Agency scientists are preparing to do a health analysis of long-term effects because that’s actually the major issue here.
They’re also planning to do more analysis of individual rice species and to look at geographic issues – where are the highest arsenic rice plants grown in the United States (mostly the South), are there species of rice that tend to take less arsenic out of the soil (most researchers praise basmati rice in that regard.”
In other words, the real serious work, the one that addresses the big picture health questions, has yet to be done.
This is just another indicator that humans don’t really know what we’re doing — feeding millions of people in this industrial age is mind-bungling in its scope and violence (i.e., slaughterhouses) in the required rush to get all these various components to keep us alive and kicking. Just thinking about the fragile systems in which we depend — now that’s enough to scare the shit out of you.

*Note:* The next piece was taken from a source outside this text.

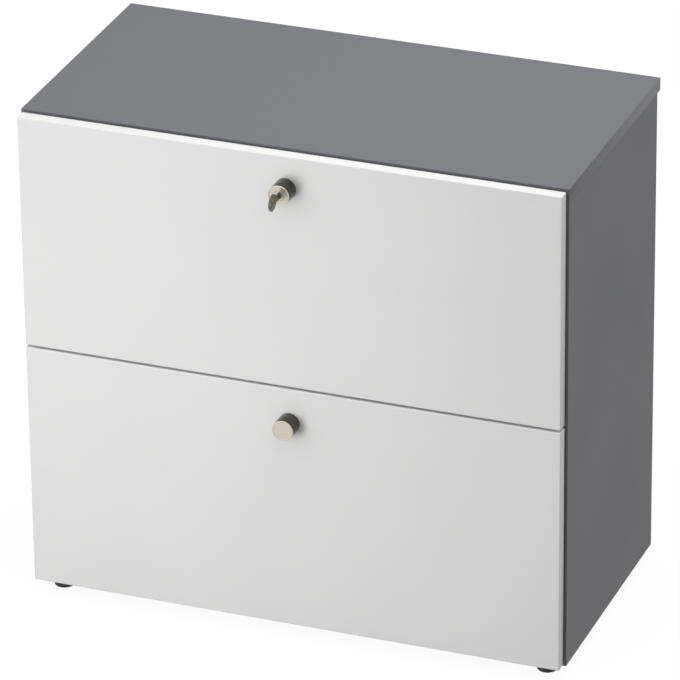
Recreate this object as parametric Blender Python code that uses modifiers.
"""Two-drawer lateral filing cabinet for hanging folders, in metres, +Z up, fronts facing -Y.

The body is made of flat boards. Each drawer is a folded steel tray behind a white overlay front,
and runs on a pair of full-extension ball runners. The upper knob holds a cam lock with its key.
The origin is on the floor, under the middle of the whole object's outline.
"""
import math

import bmesh
import bpy
from mathutils import Vector

OBJECT_NAME = "filing_cabinet"

# Whole cabinet
WIDTH = 0.800
HEIGHT = 0.750
DEPTH = 0.416                   # face of the fronts to the rear edge of the top
GLIDE_HEIGHT = 0.018            # floor to the underside of the body
REAR_OVERHANG = 0.013           # of the top, past the sides

# Boards
BOARD_THICKNESS = 0.019
BACK_THICKNESS = 0.008
MIDDLE_RAIL_THICKNESS = 0.018
MIDDLE_RAIL_DEPTH = 0.070
BOARD_EDGE_RADIUS = 0.0006

# Drawer fronts
FRONT_THICKNESS = 0.018
FRONT_STANDOFF = 0.0035         # air between a front and the body behind it
FRONT_SIDE_REVEAL = 0.003
FRONT_TOP_REVEAL = 0.0025
FRONT_BASE_REVEAL = 0.003       # lower front above the underside of the body
FRONT_GAP = 0.0035              # between the two fronts
FRONT_EDGE_RADIUS = 0.0016
LOWER_FRONT_HEIGHT = 0.372
BUMPER_DIAMETER = 0.009
BUMPER_DROP = 0.040             # below each front's top edge

# Drawer trays and the bars that folders hang on
TRAY_SHEET = 0.001
TRAY_FOLD_RADIUS = 0.003
TRAY_DROP = 0.083               # tray's rim below the top edge of its front
TRAY_FLOOR_CLEARANCE = 0.011    # under the tray
TRAY_REAR_SPACE = 0.0215        # behind the tray and the runners
TRAY_BACK_FLANGE = 0.012
BAR_SHEET = 0.002
BAR_UPSTAND = 0.016
BAR_LEG = 0.020                 # flange that is fixed to the tray's wall
SIDE_BAR_LEDGE = 0.0293         # tray's wall to the side bar
CENTRE_BAR_WIDTH = 0.016

# Ball runners, sized across the gap between a side board and a tray
RUNNER_SPACE = 0.0127
RUNNER_HEIGHT = 0.045
RUNNER_SHEET = 0.0012
RUNNER_RISE = 0.060             # runner's middle above the tray's floor
RUNNER_SETBACK = 0.002          # behind the body's front edge
RUNNER_FLANGE = 0.0083
MIDDLE_MEMBER_FLANGE = 0.0065
CAGE_SHEET = 0.0006
CAGE_LENGTH = 0.150
CAGE_FLANGE = 0.0062
BALL_DIAMETER = 0.0036
BALLS_PER_ROW = 4
BALL_GAP = 0.0001
WEB_GAP = 0.0004                # between the webs of nested members

# Knobs
KNOB_DIAMETER = 0.031
KNOB_REACH = 0.027
KNOB_RIM_CHAMFER = 0.0008
KNOB_RIM_WIDTH = 0.0016
KNOB_FACE_DISH = 0.0007
UPPER_KNOB_DROP = 0.048         # axis below the top edge of its front
LOWER_KNOB_DROP = 0.052
KNOB_SCREW_DIAMETER = 0.004
KNOB_SCREW_BITE = 0.010         # length inside the knob
KNOB_SCREW_HEAD_DIAMETER = 0.0085
KNOB_SCREW_HEAD_HEIGHT = 0.0025

# Cam lock in the upper knob
BARREL_DIAMETER = 0.018
BARREL_PROJECTION = 0.010       # behind the upper front
NUT_ACROSS_CORNERS = 0.027
NUT_HEIGHT = 0.006
CORE_DIAMETER = 0.0125
CORE_HEAD_DIAMETER = 0.015
CORE_HEAD_HEIGHT = 0.0015
CORE_SPIGOT_DIAMETER = 0.006
CORE_GAP = 0.0001               # running fit in the barrel
CAM_THICKNESS = 0.002
CAM_WIDTH = 0.013
CAM_TIP_CLEARANCE = 0.0022      # under the strike's top leg
CAM_SCREW_DIAMETER = 0.003
CAM_SCREW_BITE = 0.006
CAM_SCREW_HEAD_DIAMETER = 0.009
CAM_SCREW_HEAD_HEIGHT = 0.0022
STRIKE_SHEET = 0.002
STRIKE_WIDTH = 0.050
STRIKE_LEG = 0.025
STRIKE_OVERLAP = 0.010          # height of strike that the cam stands behind
LOCK_PLAY = 0.0015              # drawer's travel before the cam meets the strike

# Key
KEY_THICKNESS = 0.002
KEY_BLADE_HEIGHT = 0.0075
KEY_BLADE_LENGTH = 0.022
KEY_NECK_HEIGHT = 0.0095
KEY_NECK_LENGTH = 0.010
KEY_BOW_LENGTH = 0.026
KEY_BOW_HEIGHT = 0.024
KEY_BOW_HOLE_DIAMETER = 0.006
KEY_CUT_DEPTH = 0.0016
KEY_CUT_COUNT = 4
KEYWAY_GAP = 0.0002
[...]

The liquor store I manage is right next to a Safeway super market — standing out back on a cigarette break I can watch the tractor-trailer rigs unload their goods. Safeway trucks carry the same slogan on their big trailers: Safeway — “Ingredients for Life.”
Now, that’s shitty-scary.
Arsenic: A metalloid element most commonly occurring as a gray crystal, but also found as a yellow crystal and in other forms. Arsenic and its compounds are highly poisonous and are used to make insecticides, weed killers, and various alloys. Atomic number 33; atomic weight 74.922; valence 3, 5. Gray arsenic melts at 817°C (at 28 atm pressure), sublimes at 613°C, and has a specific gravity of 5.73.